Towards this effort, the ABA supports comprehensive nutritional education and has helped put programs into place that remove full-calorie drinks from school cafeterias.
But there may not be much room for spending "discretionary" calories on soda if someone is eating a balanced diet, said Dr. Robert Eckel, a spokesman for the American Heart Association.
"If someone's drinking three 16-ounce Pepsis, ultimately it is either replacing a lot of calories that should go towards healthy food or they're gaining a lot of weight," Eckel said.
To encourage Americans to spend their calories elsewhere -- hopefully on more healthful indulgences -- many policymakers support the use of a "soda tax" on all beverages with sugar added, including sodas, sweetened ice teas and chocolate milk.
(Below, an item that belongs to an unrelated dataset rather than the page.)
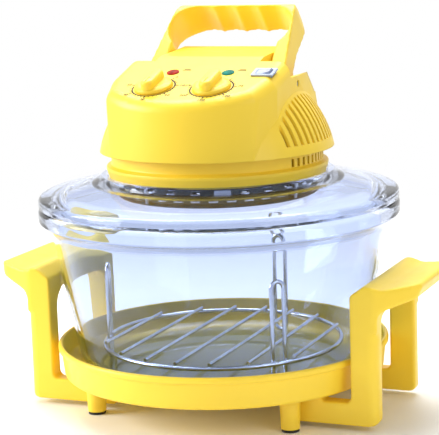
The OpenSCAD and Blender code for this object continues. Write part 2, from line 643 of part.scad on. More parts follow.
module lens(x) on_panel(x, lens_y) {
    translate([0, 0, -6]) cylinder(d = lens_d - 2.2, h = 6.5, $fn = 32);
    translate([0, 0, 0.05]) rotate_extrude($fn = 48) intersection() {
        translate([0, -lens_d]) circle(r = lens_d + 1.8, $fn = 160);
        square([lens_d / 2, 4]);
    }
}
module red_lens() color([0.8, 0.2, 0.1]) lens(lens_x[0]);
module green_lens() color([0, 0.55, 0.5]) lens(lens_x[1]);

module switch_bezel() color([0.6, 0.64, 0.72]) on_panel(switch_x, lens_y) difference() {
    union() {
        translate([-switch_w / 2, -switch_l / 2, 0.05]) cube([switch_w, switch_l, 1.6]);
        translate([-switch_w / 2 + 1.7, -switch_l / 2 + 1.7, -14])
            cube([switch_w - 3.4, switch_l - 3.4, 15]);
    }
    translate([-switch_w / 2 + 3, -switch_l / 2 + 3, -8]) cube([switch_w - 6, switch_l - 6, 12]);
    rotate([90, 0, 0]) cylinder(d = rocker_pin_d + run_gap, h = switch_l - 4, center = true, $fn = 24);
}
rocker_tilt = 8;
rocker_pin_d = 2.4;
module switch_rocker() color([0.6, 0.64, 0.72]) on_panel(switch_x, lens_y) rotate([90, -rocker_tilt, 0]) {
    translate([0, 0, -switch_l / 2 + 3.3]) linear_extrude(switch_l - 6.6) polygon([
        [-switch_w / 2 + 3.9, -2.5], [-switch_w / 2 + 3.7, 2.6], [0, 1.8], [switch_w / 2 - 3.7, 2.6],
        [switch_w / 2 - 3.9, -2.5], [0, -6.5]]);
    cylinder(d = rocker_pin_d, h = switch_l - 4.4, center = true, $fn = 24);
}

// ---- Carrying handle ----
carry_inner = arm_half - carry_arm_w;
grip_half = arm_half - 7;
grip_depth = 13;
module carrying_handle() color(yellow) translate([0, pivot_y, pivot_z]) rotate([carry_lean, 0, 0])
    difference() {
    intersection() {
        // Seen along the grip's thickness: arms that taper to the grip, and finger scallops
        translate([0, 0, -40]) linear_extrude(80) difference() {
            polygon(rounded([
                [-carry_half, -14, 0], [carry_half, -14, 0], [carry_half, 1, 2], [arm_half, 7, 3],
                [arm_half, 16, 20], [grip_half, carry_len - 16, 12], [grip_half - 6, carry_len, 9],
                [6 - grip_half, carry_len, 9], [-grip_half, carry_len - 16, 12], [-arm_half, 16, 20],
                [-arm_half, 7, 3], [-carry_half, 1, 2]]));
            polygon(rounded([
                [-carry_inner, -20, 0], [1 - carry_inner, carry_len - grip_depth, 10],
                [carry_inner - 1, carry_len - grip_depth, 10], [carry_inner, -20, 0]]));
            for (i = [-1.5 : 1.5]) translate([i * 22, carry_len - grip_depth + 2 - 26])
                circle(r = 26, $fn = 96);
        }
        // Seen from the side: round ends at the pivot, then a deep slab that bends down behind
        rotate([90, 0, 90]) translate([0, 0, -carry_half - 1]) linear_extrude(2 * carry_half + 2) union() {
            circle(d = carry_t, $fn = 64);
            polygon(rounded([
                [0, carry_t / 2, 0], [0, -carry_t / 2, 0], [18, -carry_t / 2 - 3, 20],
                    [44, -carry_t / 2 - 5, 24],
                [carry_len - 10, -carry_t / 2 - 19, 7], [carry_len, -carry_t / 2 - 5, 9],
                [carry_len - 9, carry_t / 2 - 3, 8], [carry_len - 20, carry_t / 2, 8]]));
        }
    }
    rotate([0, 90, 0]) cylinder(d = pivot_d + run_gap, h = 2 * carry_half + 4, center = true, $fn = 32);
}
module handle_pins() color(steel) for (s = [0, 1]) mirror([s, 0, 0])
    translate([channel_in - cover_t - 2, pivot_y, pivot_z])
    rotate([0, 90, 0]) cylinder(d = pivot_d, h = console_half - 1 - (channel_in - cover_t - 2), $fn = 32);

// ---- Inside the head, at the walls ----
module interlock_switch() color(dark) translate([channel_in - cover_t - 10.3, pivot_y + 8, pivot_z - 14]) {
    cube([10, 20, 14]);
    translate([3, 6, 14]) cube([4, 3, 2]);
}
module power_inlet() color(dark) translate([0, 0, inlet_z]) difference() {
    union() {
        translate([-inlet_w / 2, 78, -inlet_h / 2]) cube([inlet_w, inlet_y + 1 - 78, inlet_h]);
        translate([-inlet_w / 2 - 3, inlet_y + 0.05, -inlet_h / 2 - 3])
            cube([inlet_w + 6, 1.6, inlet_h + 6]);
    }
    translate([0, inlet_y + 6, 0]) rotate([90, 0, 0]) linear_extrude(22) polygon(rounded([
        [-11.5, -7.5, 2], [11.5, -7.5, 2], [11.5, 3, 4], [7, 7.5, 3], [-7, 7.5, 3], [-11.5, 3, 4]]));
    pin_blades(push_gap, 0);
}
pin_back_y = 72;
module pin_blades(gap, z) for (p = [[-6, -2], [0, 3], [6, -2]])
    translate([p[0] - 1 - gap, pin_back_y, z + p[1] - 1.8 - gap])
        cube([2 + 2 * gap, inlet_y - 6 - pin_back_y, 3.6 + 2 * gap]);
module inlet_pins() color(steel) pin_blades(0, inlet_z);

base_tray();
tray_rim();
side_handle_left();
side_handle_right();
handle_screws();
foot_pads();
foot_screws();
glass_bowl();
rack_ring();
rack_wires();
rack_loops();
glass_lid();
lid_seal();
lid_clamps();
head_base();
head_cover();
cover_screws();
heat_shield();
reflector();
halogen_lamp();
lamp_end_caps();
lamp_clips();
lamp_guard();
guard_posts();
thermostat_bulb();
motor_frame();
motor_bracket();
motor_bushes();
motor_shaft();
hot_air_fan();
cooling_fan();
fan_nut();
timer_body();
timer_shaft();
timer_knob();
thermostat_body();
thermostat_shaft();
thermostat_knob();
red_lens();
green_lens();
switch_bezel();
switch_rocker();
carrying_handle();
handle_pins();
interlock_switch();
power_inlet();
inlet_pins();
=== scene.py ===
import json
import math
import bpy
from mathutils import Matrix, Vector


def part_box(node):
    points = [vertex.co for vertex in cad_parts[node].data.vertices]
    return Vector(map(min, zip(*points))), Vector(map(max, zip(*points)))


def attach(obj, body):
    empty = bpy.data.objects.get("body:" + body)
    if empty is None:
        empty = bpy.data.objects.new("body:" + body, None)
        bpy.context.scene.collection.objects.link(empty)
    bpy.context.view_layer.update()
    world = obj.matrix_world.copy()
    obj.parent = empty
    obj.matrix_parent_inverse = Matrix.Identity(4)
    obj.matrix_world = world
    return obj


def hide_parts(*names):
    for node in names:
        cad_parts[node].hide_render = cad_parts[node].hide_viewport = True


bl_info = {
    "name": "Halogen Oven",
    "version": (1, 0, 0),
    "blender": (4, 5, 0),
    "location": "View3D > Sidebar > Oven",
    "description": "Dresses the packed halogen oven with moulded, glass and wire pieces, and sets its stage",
    "category": "Add Mesh",
}

import bmesh
import bpy
from mathutils import Matrix, Vector

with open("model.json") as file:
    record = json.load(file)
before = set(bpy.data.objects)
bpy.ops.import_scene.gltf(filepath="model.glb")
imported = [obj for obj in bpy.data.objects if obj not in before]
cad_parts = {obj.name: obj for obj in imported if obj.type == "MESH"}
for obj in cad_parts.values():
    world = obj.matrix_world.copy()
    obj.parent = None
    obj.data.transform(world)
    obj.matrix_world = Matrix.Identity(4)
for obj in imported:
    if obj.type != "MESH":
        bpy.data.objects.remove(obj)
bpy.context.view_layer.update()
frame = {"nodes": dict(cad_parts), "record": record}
NODES = frame["nodes"]
SLOT_OF = {row["node"]: row["material_slot"] for row in frame["record"]["subparts"]}


# ---------------------------------------------------------------- materials


def linear(colour):
    """A colour written as sRGB, as linear light."""
    return tuple(c / 12.92 if c <= 0.04045 else ((c + 0.055) / 1.055) ** 2.4 for c in colour[:3]) + (1.0,)


class Finish:
    """A Principled material with a few named layers of procedural detail on Object coordinates."""

    def __init__(self, name):
        self.material = bpy.data.materials.new(name)
        self.material.use_nodes = True
        self.tree = self.material.node_tree
        self.shader = self.tree.nodes["Principled BSDF"]
        self.place = self.tree.nodes.new("ShaderNodeTexCoord").outputs["Object"]
        self.last_bump = None

    def set(self, **values):
        for name, value in values.items():
            self.shader.inputs[name.replace("_", " ")].default_value = value
        return self

    def node(self, kind, **values):
        made = self.tree.nodes.new(kind)
        for name, value in values.items():
            made.inputs[name.replace("_", " ")].default_value = value
        return made

    def link(self, source, target):
        self.tree.links.new(source, target)

    def noise(self, scale, detail=3.0, stretch=None):
        made = self.node("ShaderNodeTexNoise", Scale=scale, Detail=detail)
        if stretch:
            mapping = self.node("ShaderNodeMapping", Scale=stretch)
            self.link(self.place, mapping.inputs["Vector"])
            self.link(mapping.outputs["Vector"], made.inputs["Vector"])
        else:
            self.link(self.place, made.inputs["Vector"])
        return made.outputs["Fac"]

    def spread(self, value, low, high):
        made = self.node("ShaderNodeMapRange", To_Min=low, To_Max=high)
        made.inputs["From Min"].default_value = 0.3
        made.inputs["From Max"].default_value = 0.7
        self.link(value, made.inputs["Value"])
        return made.outputs["Result"]

    def two_colours(self, value, first, second):
        ramp = self.node("ShaderNodeValToRGB")
        ramp.color_ramp.elements[0].position = 0.35
        ramp.color_ramp.elements[1].position = 0.65
        ramp.color_ramp.elements[0].color = linear(first)
        ramp.color_ramp.elements[1].color = linear(second)
        self.link(value, ramp.inputs["Fac"])
        self.link(ramp.outputs["Color"], self.shader.inputs["Base Color"])
        return self

    def fade_out(self, near, far):
        """Clear beyond a distance from the middle, so that the floor ends softly."""
        away = self.node("ShaderNodeVectorMath")
        away.operation = "LENGTH"
        self.link(self.place, away.inputs[0])
        made = self.node("ShaderNodeMapRange", From_Min=near, From_Max=far, To_Min=1.0, To_Max=0.0)
        self.link(away.outputs["Value"], made.inputs["Value"])
        self.link(made.outputs["Result"], self.shader.inputs["Alpha"])

    def rough(self, value, low, high):
        self.link(self.spread(value, low, high), self.shader.inputs["Roughness"])
        return self

    def soft_edges(self, radius):
        """Edges catch the light as a moulding's small radii do."""
        made = self.node("ShaderNodeBevel", Radius=radius)
        made.samples = 6
        self.link(made.outputs["Normal"], self.shader.inputs["Normal"])
        self.last_bump = made.outputs["Normal"]
        return self

    def bump(self, height, distance, strength=1.0):
        made = self.node("ShaderNodeBump", Strength=strength, Distance=distance)
        self.link(height, made.inputs["Height"])
        if self.last_bump:
            self.link(self.last_bump, made.inputs["Normal"])
        self.link(made.outputs["Normal"], self.shader.inputs["Normal"])
        self.last_bump = made.outputs["Normal"]
        return self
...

In his research on the subject, Dr. Kelly Brownell, the director of the Yale Center for Eating and Weight Disorders, said he "propose[s] a one-cent-per-ounce tax, which should decrease consumption by 23 percent -- that's enough to decrease health care costs by $50 billion over a 10-year time span."
Philadelphia Mayor Michael Nutter recently went further than the standard penny-an-ounce approach, proposing a two-cent-per-ounce tax on sugary beverages, which would add $1.44 to the price of a six-pack of soda.
More and more cities and states are considering such a tax, Brownell said, but not if the beverage industry has anything to do with it.
In 2009 alone, the ABA spent $18.8 million lobbying against soda taxes, according to Kevin Keane, senior vice president for public affairs at the ABA, and most of that was spent in the last two quarters, when there was talk of a federal soda tax.
"This is a flat out attack on our industry," said Christopher Gindlesperger, director of communications at the ABA. "It's a discriminatory tax put on the back of hard working families. ... People don't want the government digging around in their shopping cart."